• **The request**: Gather all lines from the material that contain "materials".
======== Dataset content
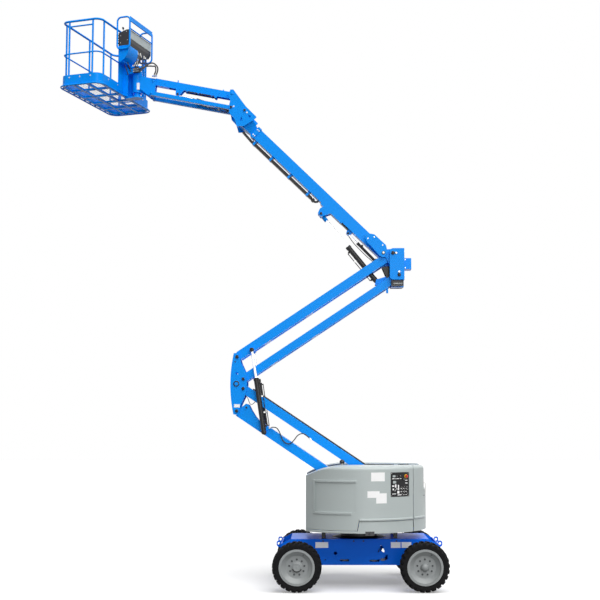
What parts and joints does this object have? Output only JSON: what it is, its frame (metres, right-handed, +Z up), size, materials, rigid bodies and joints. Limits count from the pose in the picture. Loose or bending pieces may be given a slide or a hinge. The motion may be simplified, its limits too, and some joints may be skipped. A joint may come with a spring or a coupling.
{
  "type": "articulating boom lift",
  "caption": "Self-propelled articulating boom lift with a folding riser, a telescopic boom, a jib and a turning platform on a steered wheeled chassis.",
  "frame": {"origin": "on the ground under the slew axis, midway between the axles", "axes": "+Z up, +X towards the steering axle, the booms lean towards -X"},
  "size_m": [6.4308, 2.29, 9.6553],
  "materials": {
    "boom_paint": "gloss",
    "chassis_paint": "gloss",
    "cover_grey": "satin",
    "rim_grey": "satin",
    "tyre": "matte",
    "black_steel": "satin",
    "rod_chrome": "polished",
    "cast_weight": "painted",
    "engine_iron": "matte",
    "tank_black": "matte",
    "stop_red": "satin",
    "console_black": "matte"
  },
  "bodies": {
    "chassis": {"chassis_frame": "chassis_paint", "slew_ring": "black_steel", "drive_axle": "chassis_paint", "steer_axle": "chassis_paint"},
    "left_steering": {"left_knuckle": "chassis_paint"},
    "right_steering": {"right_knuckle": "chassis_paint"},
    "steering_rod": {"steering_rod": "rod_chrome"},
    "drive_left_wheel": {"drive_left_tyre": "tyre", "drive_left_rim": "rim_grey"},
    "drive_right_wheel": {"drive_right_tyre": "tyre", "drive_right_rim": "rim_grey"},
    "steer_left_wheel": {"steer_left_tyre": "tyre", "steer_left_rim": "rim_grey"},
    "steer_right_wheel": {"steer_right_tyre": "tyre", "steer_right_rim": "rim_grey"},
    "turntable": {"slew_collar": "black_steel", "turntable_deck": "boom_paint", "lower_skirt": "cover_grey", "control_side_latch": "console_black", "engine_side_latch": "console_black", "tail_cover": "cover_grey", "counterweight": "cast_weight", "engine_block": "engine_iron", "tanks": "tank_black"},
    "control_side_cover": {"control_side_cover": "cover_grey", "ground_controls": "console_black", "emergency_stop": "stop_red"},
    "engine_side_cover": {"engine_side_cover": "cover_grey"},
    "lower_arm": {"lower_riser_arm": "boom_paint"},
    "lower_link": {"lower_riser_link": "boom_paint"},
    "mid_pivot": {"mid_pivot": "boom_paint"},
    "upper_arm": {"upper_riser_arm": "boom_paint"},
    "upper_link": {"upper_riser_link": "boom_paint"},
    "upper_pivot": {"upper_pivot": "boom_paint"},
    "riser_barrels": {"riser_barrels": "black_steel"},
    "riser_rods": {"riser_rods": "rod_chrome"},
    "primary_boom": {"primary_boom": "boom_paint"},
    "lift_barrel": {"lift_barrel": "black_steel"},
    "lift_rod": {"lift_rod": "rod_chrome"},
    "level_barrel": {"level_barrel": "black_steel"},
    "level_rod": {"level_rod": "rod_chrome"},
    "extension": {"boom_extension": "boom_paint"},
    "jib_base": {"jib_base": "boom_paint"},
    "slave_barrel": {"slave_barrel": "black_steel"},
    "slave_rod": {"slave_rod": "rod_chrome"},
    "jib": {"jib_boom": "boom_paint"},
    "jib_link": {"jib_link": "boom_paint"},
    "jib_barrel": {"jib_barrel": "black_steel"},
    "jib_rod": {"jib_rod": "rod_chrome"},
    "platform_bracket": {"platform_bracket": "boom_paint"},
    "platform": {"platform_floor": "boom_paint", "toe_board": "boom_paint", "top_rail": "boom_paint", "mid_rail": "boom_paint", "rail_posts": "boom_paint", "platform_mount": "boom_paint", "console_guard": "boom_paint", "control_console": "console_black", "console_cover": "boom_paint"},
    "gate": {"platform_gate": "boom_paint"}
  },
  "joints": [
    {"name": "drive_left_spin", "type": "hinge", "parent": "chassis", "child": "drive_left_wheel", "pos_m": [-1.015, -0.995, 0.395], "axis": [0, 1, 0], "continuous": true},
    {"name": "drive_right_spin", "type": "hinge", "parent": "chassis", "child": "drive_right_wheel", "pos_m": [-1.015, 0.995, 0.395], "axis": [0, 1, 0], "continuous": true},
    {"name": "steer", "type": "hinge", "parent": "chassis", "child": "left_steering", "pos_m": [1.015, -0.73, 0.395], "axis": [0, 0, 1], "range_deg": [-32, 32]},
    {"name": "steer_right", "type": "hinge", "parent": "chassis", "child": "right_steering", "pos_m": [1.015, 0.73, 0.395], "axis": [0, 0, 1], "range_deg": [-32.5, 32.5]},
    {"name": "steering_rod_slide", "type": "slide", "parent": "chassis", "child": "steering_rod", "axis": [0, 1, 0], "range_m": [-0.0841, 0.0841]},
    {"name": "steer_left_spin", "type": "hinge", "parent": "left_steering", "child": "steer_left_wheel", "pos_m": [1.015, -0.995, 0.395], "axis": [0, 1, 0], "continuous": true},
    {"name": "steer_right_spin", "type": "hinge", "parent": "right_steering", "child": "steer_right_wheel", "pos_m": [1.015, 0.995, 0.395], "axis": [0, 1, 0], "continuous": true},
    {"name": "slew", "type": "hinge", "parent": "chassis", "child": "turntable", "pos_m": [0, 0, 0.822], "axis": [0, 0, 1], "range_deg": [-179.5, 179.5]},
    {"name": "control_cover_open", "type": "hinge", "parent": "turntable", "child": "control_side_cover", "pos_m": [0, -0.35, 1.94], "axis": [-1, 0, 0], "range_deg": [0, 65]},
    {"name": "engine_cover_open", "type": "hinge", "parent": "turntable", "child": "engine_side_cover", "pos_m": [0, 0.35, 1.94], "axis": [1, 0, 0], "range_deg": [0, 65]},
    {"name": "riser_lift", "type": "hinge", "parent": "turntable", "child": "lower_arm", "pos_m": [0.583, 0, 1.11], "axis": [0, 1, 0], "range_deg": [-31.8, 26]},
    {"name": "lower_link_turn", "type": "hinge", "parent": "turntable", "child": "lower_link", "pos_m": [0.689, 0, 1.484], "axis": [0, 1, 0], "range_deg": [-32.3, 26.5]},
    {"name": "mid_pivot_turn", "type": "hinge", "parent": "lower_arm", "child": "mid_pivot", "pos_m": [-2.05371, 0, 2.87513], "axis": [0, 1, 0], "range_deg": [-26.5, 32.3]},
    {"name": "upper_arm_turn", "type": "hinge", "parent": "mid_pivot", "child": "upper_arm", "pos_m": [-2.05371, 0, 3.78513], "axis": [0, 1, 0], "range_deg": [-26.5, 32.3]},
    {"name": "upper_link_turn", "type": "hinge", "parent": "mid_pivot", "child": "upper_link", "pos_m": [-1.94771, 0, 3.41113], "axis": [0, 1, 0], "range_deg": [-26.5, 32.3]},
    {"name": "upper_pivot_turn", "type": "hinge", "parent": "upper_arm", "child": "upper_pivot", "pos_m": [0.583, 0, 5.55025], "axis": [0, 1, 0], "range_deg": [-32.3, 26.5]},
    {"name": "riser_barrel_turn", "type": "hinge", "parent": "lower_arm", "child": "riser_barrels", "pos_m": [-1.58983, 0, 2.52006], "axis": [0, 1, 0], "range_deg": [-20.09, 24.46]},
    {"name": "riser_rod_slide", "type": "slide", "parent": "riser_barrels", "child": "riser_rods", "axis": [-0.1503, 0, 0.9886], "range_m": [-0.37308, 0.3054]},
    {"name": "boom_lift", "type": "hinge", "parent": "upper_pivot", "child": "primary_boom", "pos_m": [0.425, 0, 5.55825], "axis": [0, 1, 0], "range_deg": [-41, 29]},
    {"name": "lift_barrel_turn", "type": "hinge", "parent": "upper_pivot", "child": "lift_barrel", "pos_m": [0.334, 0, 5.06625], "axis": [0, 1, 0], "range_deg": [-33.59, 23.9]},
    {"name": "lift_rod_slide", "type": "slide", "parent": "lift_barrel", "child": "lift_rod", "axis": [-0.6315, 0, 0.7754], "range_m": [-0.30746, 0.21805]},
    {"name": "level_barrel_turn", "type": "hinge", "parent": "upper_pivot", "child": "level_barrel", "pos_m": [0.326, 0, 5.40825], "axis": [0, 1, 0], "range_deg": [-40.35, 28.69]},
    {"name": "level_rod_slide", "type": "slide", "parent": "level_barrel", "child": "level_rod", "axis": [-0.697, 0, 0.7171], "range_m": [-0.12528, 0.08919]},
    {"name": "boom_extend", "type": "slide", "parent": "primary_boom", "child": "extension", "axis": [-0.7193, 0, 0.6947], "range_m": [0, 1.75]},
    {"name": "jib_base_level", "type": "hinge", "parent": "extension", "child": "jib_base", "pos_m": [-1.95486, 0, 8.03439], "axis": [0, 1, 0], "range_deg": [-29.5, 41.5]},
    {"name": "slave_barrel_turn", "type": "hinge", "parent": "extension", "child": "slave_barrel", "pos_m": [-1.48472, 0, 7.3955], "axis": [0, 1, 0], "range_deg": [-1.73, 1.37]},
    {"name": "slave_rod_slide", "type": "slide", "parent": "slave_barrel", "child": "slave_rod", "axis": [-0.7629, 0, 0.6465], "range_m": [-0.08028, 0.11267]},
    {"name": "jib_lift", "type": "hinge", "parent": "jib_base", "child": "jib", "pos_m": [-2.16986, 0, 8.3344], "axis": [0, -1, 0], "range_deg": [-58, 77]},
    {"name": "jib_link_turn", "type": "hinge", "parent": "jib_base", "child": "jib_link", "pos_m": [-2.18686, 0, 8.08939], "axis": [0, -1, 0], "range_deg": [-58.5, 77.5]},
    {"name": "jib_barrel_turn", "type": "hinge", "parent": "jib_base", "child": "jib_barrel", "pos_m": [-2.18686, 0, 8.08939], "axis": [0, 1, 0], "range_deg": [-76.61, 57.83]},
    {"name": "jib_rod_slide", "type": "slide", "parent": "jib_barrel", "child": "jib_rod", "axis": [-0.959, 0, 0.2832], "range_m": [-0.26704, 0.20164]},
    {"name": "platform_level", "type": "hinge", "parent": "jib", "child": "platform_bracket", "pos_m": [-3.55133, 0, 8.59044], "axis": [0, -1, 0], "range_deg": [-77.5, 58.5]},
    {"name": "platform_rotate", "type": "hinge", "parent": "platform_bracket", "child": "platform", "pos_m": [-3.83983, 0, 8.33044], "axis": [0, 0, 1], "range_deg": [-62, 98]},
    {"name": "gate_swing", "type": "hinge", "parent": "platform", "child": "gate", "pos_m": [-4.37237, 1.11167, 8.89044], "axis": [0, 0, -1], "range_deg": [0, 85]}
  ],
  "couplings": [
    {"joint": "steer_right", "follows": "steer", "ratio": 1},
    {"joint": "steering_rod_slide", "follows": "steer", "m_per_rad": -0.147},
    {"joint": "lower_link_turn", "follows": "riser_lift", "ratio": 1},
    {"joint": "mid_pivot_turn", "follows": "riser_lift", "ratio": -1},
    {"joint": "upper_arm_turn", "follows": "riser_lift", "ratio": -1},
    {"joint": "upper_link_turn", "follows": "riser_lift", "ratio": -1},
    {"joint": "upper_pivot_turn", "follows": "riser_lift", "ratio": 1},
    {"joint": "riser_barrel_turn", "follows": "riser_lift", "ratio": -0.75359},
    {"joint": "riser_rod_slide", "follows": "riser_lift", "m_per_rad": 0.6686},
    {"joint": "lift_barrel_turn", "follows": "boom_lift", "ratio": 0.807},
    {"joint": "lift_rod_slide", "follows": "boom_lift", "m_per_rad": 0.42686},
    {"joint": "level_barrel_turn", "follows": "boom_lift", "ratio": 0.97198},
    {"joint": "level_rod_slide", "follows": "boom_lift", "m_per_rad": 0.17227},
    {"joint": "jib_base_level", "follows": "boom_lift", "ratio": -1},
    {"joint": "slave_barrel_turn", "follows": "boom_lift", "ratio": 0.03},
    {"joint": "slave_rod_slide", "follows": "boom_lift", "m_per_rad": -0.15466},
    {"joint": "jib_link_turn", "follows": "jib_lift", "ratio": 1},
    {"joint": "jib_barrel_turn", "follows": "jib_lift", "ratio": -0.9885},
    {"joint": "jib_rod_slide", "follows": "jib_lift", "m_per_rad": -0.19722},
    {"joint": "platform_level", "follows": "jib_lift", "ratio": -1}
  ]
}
================
• **Solution to this exercise**:
What parts and joints does this object have? Output only JSON: what it is, its frame (metres, right-handed, +Z up), size, materials, rigid bodies and joints. Limits count from the pose in the picture. Loose or bending pieces may be given a slide or a hinge. The motion may be simplified, its limits too, and some joints may be skipped. A joint may come with a spring or a coupling.
  "materials": {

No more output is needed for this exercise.